PROBLEM:
Copy the records below exactly as they are written.
==== THE DATA ====
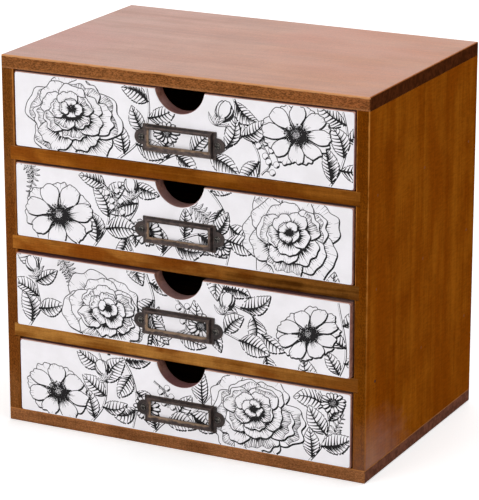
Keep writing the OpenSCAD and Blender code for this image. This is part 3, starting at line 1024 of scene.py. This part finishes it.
def on_print(points, row):
    """Which points lie on one row's print, clear of its edge, round corners and finger notch."""
    u = np.abs(points[:, 0] - PRINT_W / 2)
    v = points[:, 1] - foot_of(row)
    beyond = np.column_stack((u - PRINT_W / 2, np.abs(v - PRINT_H / 2) - PRINT_H / 2)) + CORNER_R
    within = np.linalg.norm(np.maximum(beyond, 0), axis=1) < CORNER_R - MARGIN
    return within & (np.hypot(u, v - NOTCH_UP) > NOTCH_R + MARGIN)


def visible_runs(motifs):
    """Each row's stretches of stroke that no motif in front hides, as arrays of u, v and width."""
    runs = {row: [] for row in ROWS}
    lows = np.array([m.outline.min(axis=0) for m in motifs])
    highs = np.array([m.outline.max(axis=0) for m in motifs])
    for i, motif in enumerate(motifs):
        strokes = [printed(s) for s in motif.strokes + ([motif.contour()] if motif.thin else [])]
        points = np.vstack(strokes)
        spots = points[:, :2]
        keep = points[:, 2] > FINEST
        over = np.all((lows[:i] < spots.max(axis=0)) & (highs[:i] > spots.min(axis=0)), axis=1)
        for j in np.flatnonzero(over):
            near = np.flatnonzero(keep & np.all((spots > lows[j]) & (spots < highs[j]), axis=1))
            keep[near[inside(spots[near], motifs[j].outline)]] = False
        ends = np.cumsum([len(s) for s in strokes])
        for row in ROWS:
            shown = np.split(keep & on_print(spots, row), ends[:-1])
            for stroke, flags in zip(strokes, shown):
                turns = np.flatnonzero(np.diff(np.concatenate(([0], flags, [0])).astype(int)))
                runs[row] += [stroke[a:b] for a, b in zip(turns[::2], turns[1::2]) if b - a > 1]
    return runs


INK_SUNK = 0.006     # foot of the ink inside the paper, mm
INK_PROUD = 0.03     # ridge of the ink above the paper, mm


def ridge(run):
    """Cross-sections of one stroke: its two feet and the ridge between them, as u, v and height."""
    spots = run[:, :2]
    across = sideways(spots) * (run[:, 2:] / 2 * (1 + INK_SUNK / INK_PROUD))
    lines = [np.column_stack((spots + side * across, np.full(len(run), height)))
             for side, height in ((1, -INK_SUNK), (0, INK_PROUD), (-1, -INK_SUNK))]
    return np.stack(lines, axis=1)


def ink_mesh(name, runs):
    """Every stroke as a closed ridge, in u, v and height."""
    corners, quads, caps = [], [], []
    first = 0
    for run in runs:
        corners.append(ridge(run).reshape(-1, 3))
        last = first + 3 * (len(run) - 1)
        at = np.arange(first, last, 3)
        for a, b in ((0, 1), (1, 2), (2, 0)):
            quads.append(np.column_stack((at + a, at + b, at + b + 3, at + a + 3)))
        caps += [(first + 2, first + 1, first), (last, last + 1, last + 2)]
        first = last + 3
    data = bpy.data.meshes.new(name)
    data.from_pydata(np.vstack(corners).tolist(), [], np.vstack(quads).tolist() + caps)
    return data


def make_ink():
    material = ink()
    runs = visible_runs(drawing())
    for row in ROWS:
        name = f"printed_ink_{row}"
        data = ink_mesh(name, runs[row])
        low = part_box(f"front_print_{row}")[0]
        for vertex in data.vertices:
            u, v, height = vertex.co
            vertex.co = (low.x + u * MM, low.y - height * MM, low.z + (v - foot_of(row)) * MM)
        data.materials.append(material)
        piece = placed(name, data)
        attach(piece, f"drawer_{row}")


def dress_prints():
    sheet = paper()
    for n in ROWS:
        give(f"front_print_{n}", sheet)
    make_ink()


# ---- Light, floor and background ----

WORLD_LIGHT = 0.40
FLOOR_HALF = 6.0
GLOW_NEAR, GLOW_FAR = (0.5, 0.47), (2.0, 0.8)    # distance from the object, and the floor's glow there
LIGHT_TARGET = Vector((0, 0, 0.12))
LIGHTS = (
    # name, place, size, power
    ("key", (-0.9, -2.0, 0.5), (1.2, 1.1), 26.2),
    ("fill", (1.6, -0.9, 0.9), (0.9, 0.9), 4.2),
    ("top", (0.1, 0.5, 1.7), (1.4, 1.0), 13),
)


def make_lights():
    for name, place, size, power in LIGHTS:
        data = bpy.data.lights.new(name, "AREA")
        data.shape = "RECTANGLE"
        data.size, data.size_y = size
        data.energy = power
        aimed(name, data, place, LIGHT_TARGET - Vector(place))


def make_world():
    """Even studio light, seen as white by the camera and in reflections."""
    world = bpy.data.worlds.new("studio")
    bpy.context.scene.world = world
    world.use_nodes = True
    nodes = Nodes(world.node_tree)
    strength = nodes.add("MapRange", {"Value": nodes.seen_directly(), "To Min": WORLD_LIGHT}).outputs[0]
    background = world.node_tree.nodes["Background"]
    nodes.feed(background.inputs["Strength"], strength)
    nodes.feed(background.inputs["Color"], WHITE)


def make_floor():
    """White floor that glows enough to vanish, but keeps the object's shadow."""
    corners = [(x * FLOOR_HALF, y * FLOOR_HALF, 0) for x, y in ((-1, -1), (1, -1), (1, 1), (-1, 1))]
    data = bpy.data.meshes.new("floor")
    data.from_pydata(corners, [], [(0, 1, 2, 3)])
    floor = placed("floor", data)
    look = Material("floor_white")
    away = look.add("VectorMath", {0: look.here}, operation="LENGTH").outputs["Value"]
    glow = look.ramp(away, GLOW_NEAR[0], GLOW_FAR[0], GLOW_NEAR[1], GLOW_FAR[1])
    look.set(Base_Color=(0.9, 0.9, 0.9, 1), Roughness=0.8, Specular_IOR_Level=0.0, Emission_Color=WHITE,
              Emission_Strength=look.times(look.seen_directly(), glow))
    data.materials.append(look.material)


make_camera()
dress_case()
dress_drawers()
dress_metal()
dress_prints()
make_world()
make_floor()
make_lights()
bpy.context.scene.view_settings.view_transform = "Standard"
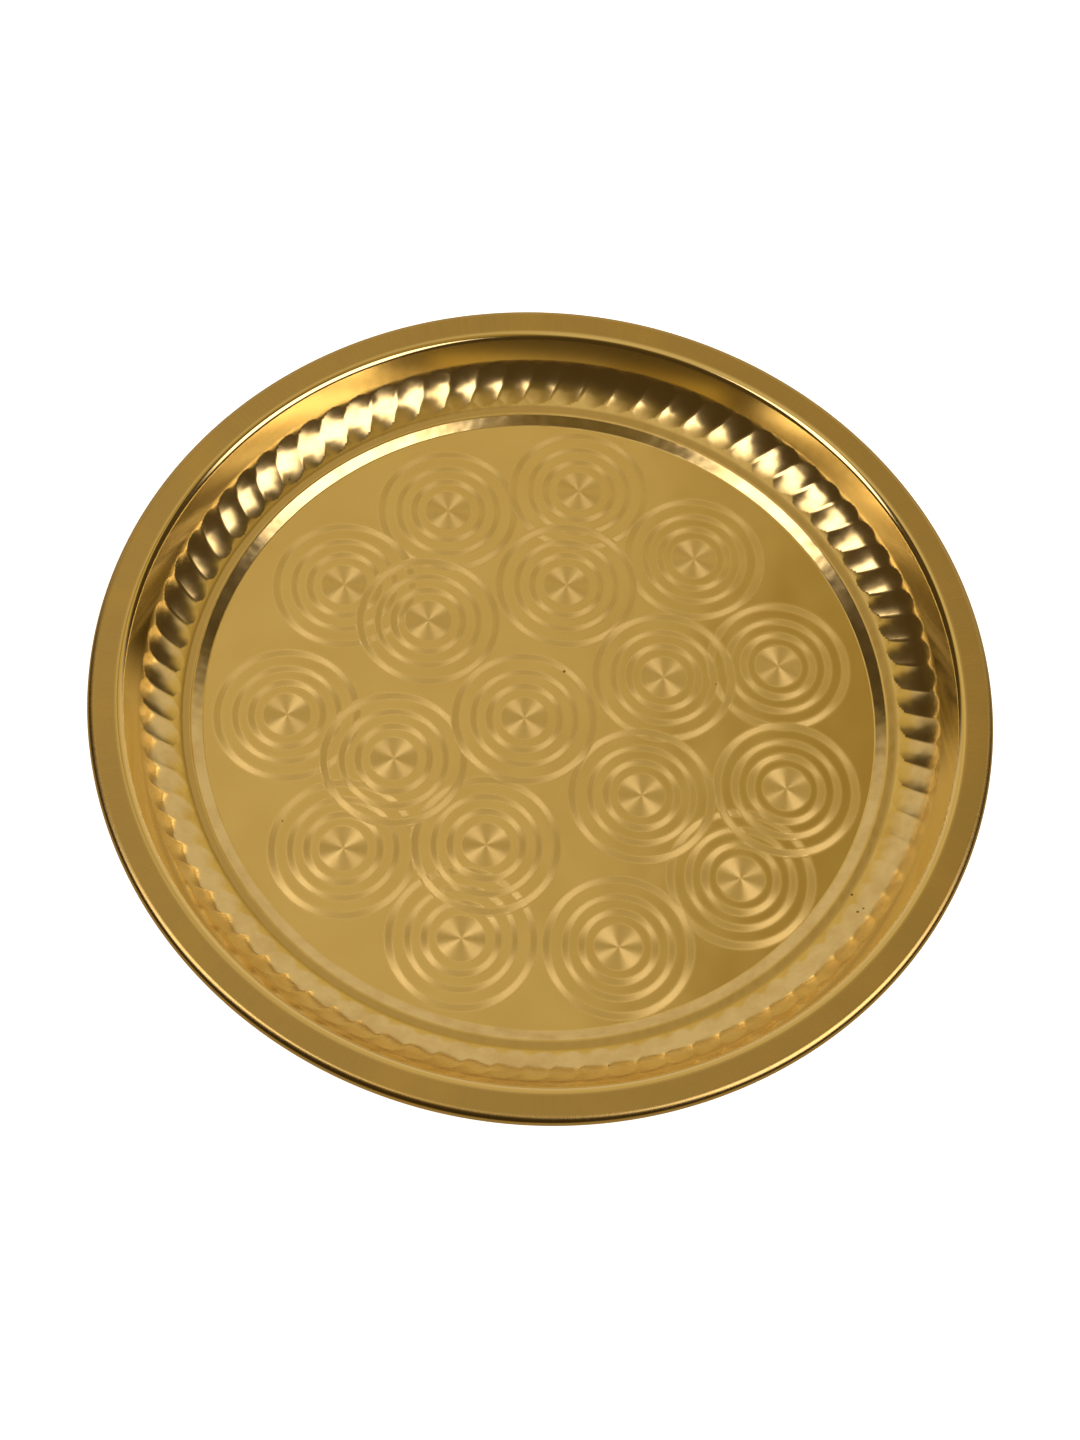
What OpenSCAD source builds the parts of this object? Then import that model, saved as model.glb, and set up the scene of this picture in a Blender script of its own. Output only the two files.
====
SOLUTION FOR THIS EXERCISE:
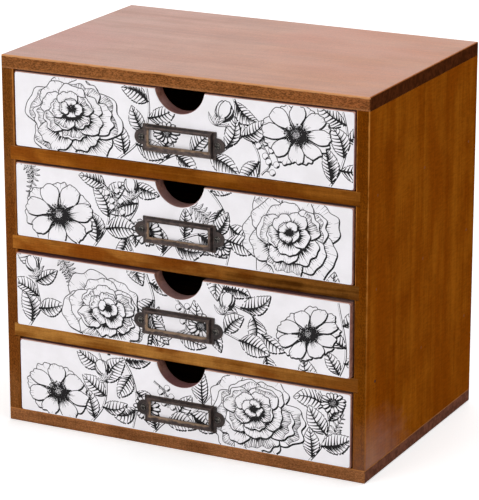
Keep writing the OpenSCAD and Blender code for this image. This is part 3, starting at line 1024 of scene.py. This part finishes it.
def on_print(points, row):
    """Which points lie on one row's print, clear of its edge, round corners and finger notch."""
    u = np.abs(points[:, 0] - PRINT_W / 2)
    v = points[:, 1] - foot_of(row)
    beyond = np.column_stack((u - PRINT_W / 2, np.abs(v - PRINT_H / 2) - PRINT_H / 2)) + CORNER_R
    within = np.linalg.norm(np.maximum(beyond, 0), axis=1) < CORNER_R - MARGIN
    return within & (np.hypot(u, v - NOTCH_UP) > NOTCH_R + MARGIN)


def visible_runs(motifs):
    """Each row's stretches of stroke that no motif in front hides, as arrays of u, v and width."""
    runs = {row: [] for row in ROWS}
    lows = np.array([m.outline.min(axis=0) for m in motifs])
    highs = np.array([m.outline.max(axis=0) for m in motifs])
    for i, motif in enumerate(motifs):
        strokes = [printed(s) for s in motif.strokes + ([motif.contour()] if motif.thin else [])]
        points = np.vstack(strokes)
        spots = points[:, :2]
        keep = points[:, 2] > FINEST
        over = np.all((lows[:i] < spots.max(axis=0)) & (highs[:i] > spots.min(axis=0)), axis=1)
        for j in np.flatnonzero(over):
            near = np.flatnonzero(keep & np.all((spots > lows[j]) & (spots < highs[j]), axis=1))
            keep[near[inside(spots[near], motifs[j].outline)]] = False
        ends = np.cumsum([len(s) for s in strokes])
        for row in ROWS:
            shown = np.split(keep & on_print(spots, row), ends[:-1])
            for stroke, flags in zip(strokes, shown):
                turns = np.flatnonzero(np.diff(np.concatenate(([0], flags, [0])).astype(int)))
                runs[row] += [stroke[a:b] for a, b in zip(turns[::2], turns[1::2]) if b - a > 1]
    return runs


INK_SUNK = 0.006     # foot of the ink inside the paper, mm
INK_PROUD = 0.03     # ridge of the ink above the paper, mm


def ridge(run):
    """Cross-sections of one stroke: its two feet and the ridge between them, as u, v and height."""
    spots = run[:, :2]
    across = sideways(spots) * (run[:, 2:] / 2 * (1 + INK_SUNK / INK_PROUD))
    lines = [np.column_stack((spots + side * across, np.full(len(run), height)))
             for side, height in ((1, -INK_SUNK), (0, INK_PROUD), (-1, -INK_SUNK))]
    return np.stack(lines, axis=1)


def ink_mesh(name, runs):
    """Every stroke as a closed ridge, in u, v and height."""
    corners, quads, caps = [], [], []
    first = 0
    for run in runs:
        corners.append(ridge(run).reshape(-1, 3))
        last = first + 3 * (len(run) - 1)
        at = np.arange(first, last, 3)
        for a, b in ((0, 1), (1, 2), (2, 0)):
            quads.append(np.column_stack((at + a, at + b, at + b + 3, at + a + 3)))
        caps += [(first + 2, first + 1, first), (last, last + 1, last + 2)]
        first = last + 3
    data = bpy.data.meshes.new(name)
    data.from_pydata(np.vstack(corners).tolist(), [], np.vstack(quads).tolist() + caps)
    return data


def make_ink():
    material = ink()
    runs = visible_runs(drawing())
    for row in ROWS:
        name = f"printed_ink_{row}"
        data = ink_mesh(name, runs[row])
        low = part_box(f"front_print_{row}")[0]
        for vertex in data.vertices:
            u, v, height = vertex.co
            vertex.co = (low.x + u * MM, low.y - height * MM, low.z + (v - foot_of(row)) * MM)
        data.materials.append(material)
        piece = placed(name, data)
        attach(piece, f"drawer_{row}")


def dress_prints():
    sheet = paper()
    for n in ROWS:
        give(f"front_print_{n}", sheet)
    make_ink()


# ---- Light, floor and background ----

WORLD_LIGHT = 0.40
FLOOR_HALF = 6.0
GLOW_NEAR, GLOW_FAR = (0.5, 0.47), (2.0, 0.8)    # distance from the object, and the floor's glow there
LIGHT_TARGET = Vector((0, 0, 0.12))
LIGHTS = (
    # name, place, size, power
    ("key", (-0.9, -2.0, 0.5), (1.2, 1.1), 26.2),
    ("fill", (1.6, -0.9, 0.9), (0.9, 0.9), 4.2),
    ("top", (0.1, 0.5, 1.7), (1.4, 1.0), 13),
)


def make_lights():
    for name, place, size, power in LIGHTS:
        data = bpy.data.lights.new(name, "AREA")
        data.shape = "RECTANGLE"
        data.size, data.size_y = size
        data.energy = power
        aimed(name, data, place, LIGHT_TARGET - Vector(place))


def make_world():
    """Even studio light, seen as white by the camera and in reflections."""
    world = bpy.data.worlds.new("studio")
    bpy.context.scene.world = world
    world.use_nodes = True
    nodes = Nodes(world.node_tree)
    strength = nodes.add("MapRange", {"Value": nodes.seen_directly(), "To Min": WORLD_LIGHT}).outputs[0]
    background = world.node_tree.nodes["Background"]
    nodes.feed(background.inputs["Strength"], strength)
    nodes.feed(background.inputs["Color"], WHITE)


def make_floor():
    """White floor that glows enough to vanish, but keeps the object's shadow."""
    corners = [(x * FLOOR_HALF, y * FLOOR_HALF, 0) for x, y in ((-1, -1), (1, -1), (1, 1), (-1, 1))]
    data = bpy.data.meshes.new("floor")
    data.from_pydata(corners, [], [(0, 1, 2, 3)])
    floor = placed("floor", data)
    look = Material("floor_white")
    away = look.add("VectorMath", {0: look.here}, operation="LENGTH").outputs["Value"]
    glow = look.ramp(away, GLOW_NEAR[0], GLOW_FAR[0], GLOW_NEAR[1], GLOW_FAR[1])
    look.set(Base_Color=(0.9, 0.9, 0.9, 1), Roughness=0.8, Specular_IOR_Level=0.0, Emission_Color=WHITE,
              Emission_Strength=look.times(look.seen_directly(), glow))
    data.materials.append(look.material)


make_camera()
dress_case()
dress_drawers()
dress_metal()
dress_prints()
make_world()
make_floor()
make_lights()
bpy.context.scene.view_settings.view_transform = "Standard"
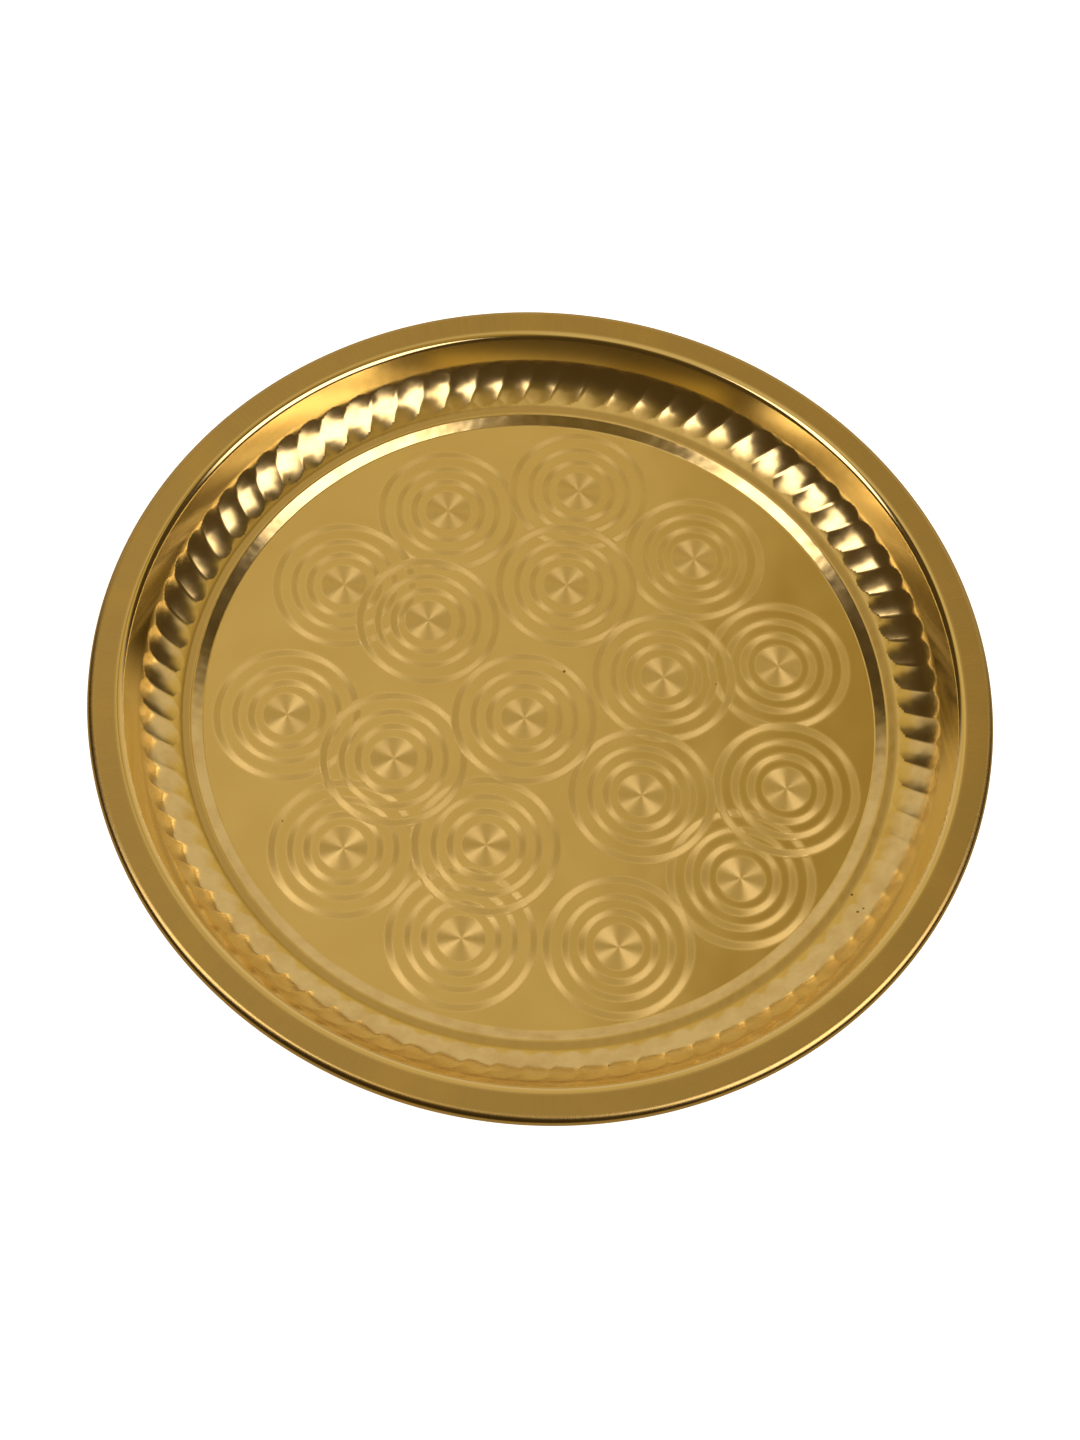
What OpenSCAD source builds the parts of this object? Then import that model, saved as model.glb, and set up the scene of this picture in a Blender script of its own. Output only the two files.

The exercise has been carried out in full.